NVIDIA removed support for texture references in CUDA 12.0. NVIDIA told CUDA programmers that they should switch to texture objects (as they planned to remove texture references) for five years prior to that.

https://stackoverflow.com/a/67197817/

书中的实现方式（在 CUDA 11.3 废弃）

一维纹理内存

首先创建 texture。

// 1D 纹理引用
texture<float> texConstSrc;
texture<float> texIn;
texture<float> texOut;

然后将 texture 用 cudaBindTexture 绑定到已经申请的全局内存上。

HANDLE_ERROR( cudaBindTexture( NULL, texConstSrc,
                               data.dev_constSrc,
                               imageSize ) );

And since texture references must be declared globally at file scope, we can no longer pass the input and output buffers as parameters to blend_kernel() because the compiler needs to know at compile time which textures tex1Dfetch() should be sampling.

这里的 blend_kernel 是书中要实现的一个函数，而 tex1Dfetch 是 CUDA 的 compiler intrinsic，用来读取纹理内存。

书中用到了 texIn 和 texOut 两个缓冲区，用来实现 2D 热交换的模拟。
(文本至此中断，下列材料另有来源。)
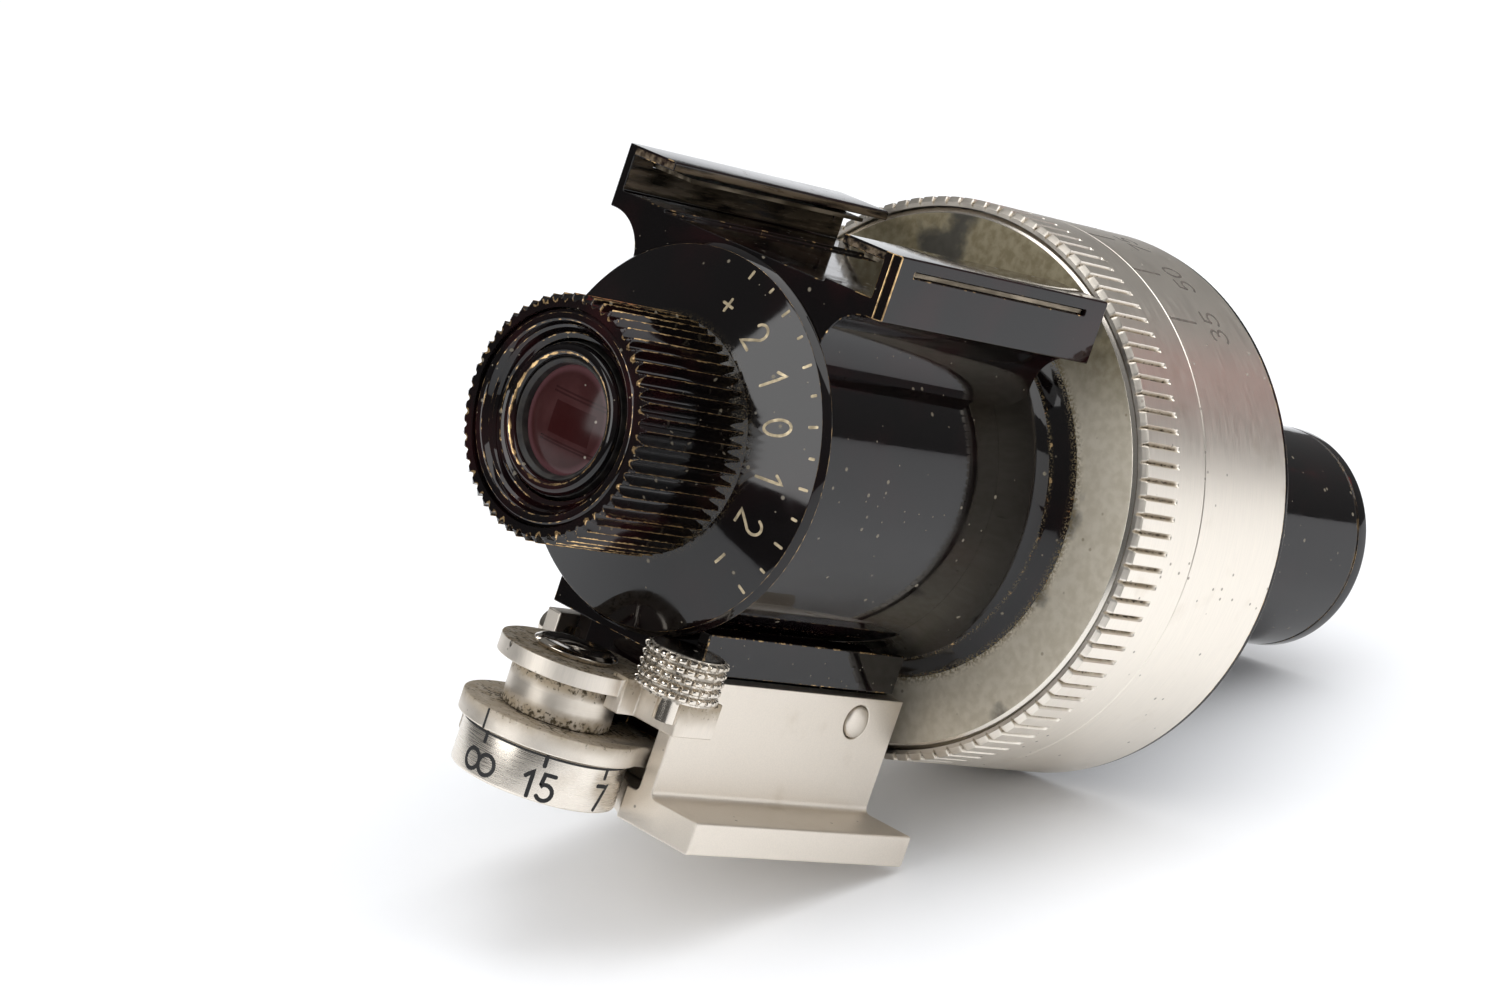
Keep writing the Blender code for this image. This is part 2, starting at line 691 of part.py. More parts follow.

但是因为 tex1Dfetch 的纹理引用参数需要在编译时确定（offset 参数可以动态确定），所以使用了一个 bool 标志，以近似于复制粘贴的方式写了两个分支：

结束的时候要用 cudaUnbindTexture 来解除纹理内存的绑定。

二维纹理内存

声明的时候多了一个维度参数。

texture<float,2> texConstSrc;
texture<float,2> texIn;
texture<float,2> texOut;

读取则使用 tex2D，和 tex1DFetch 很类似，但是接受两个下标参数（这样就不用自己计算 offset）。

绑定的方式也发生了变化，增加了 cudaChannelFormatDesc 和 2D 的长度（之前是 1D，所以只需要给出总长度）：

cudaChannelFormatDesc desc = cudaCreateChannelDesc<float>();
HANDLE_ERROR( cudaBindTexture2D( NULL, texConstSrc,
                                 data.dev_constSrc,
                                 desc, DIM, DIM,
                                 sizeof(float) * DIM ) );

最后同样是要接触纹理内存的绑定。

根据书中所述，1D 纹理内存和 2D 纹理内存的性能相同。所以应该根据代码编写的方便性来选择。

CUDA 12 之后的实现

参考 https://developer.nvidia.com/blog/cuda-pro-tip-kepler-texture-objects-improve-performance-and-flexibility/

Kepler GPUs and CUDA 5.0 introduce a new feature called texture objects (sometimes called bindless textures, since they don’t require manual binding/unbinding) that greatly improves the usability and programmability of textures.

纹理对象（cudaTextureObject_t）不需要在全局区域声明，不需要绑定和解绑，也不需要在编译时知道要操作的纹理对象，因而更加灵活。

访问的时候还是用同样的 tex1Dfetch 和 tex2D 函数模板，但是是另外一个重载版本。

TODO（操作起来要复杂一点，待补充）

第 8 章 CUDA 和图形编程库的可互操作性

很多 API 都过时了。主要讲的是 OpenGL，DirectX 也稍微提了一下。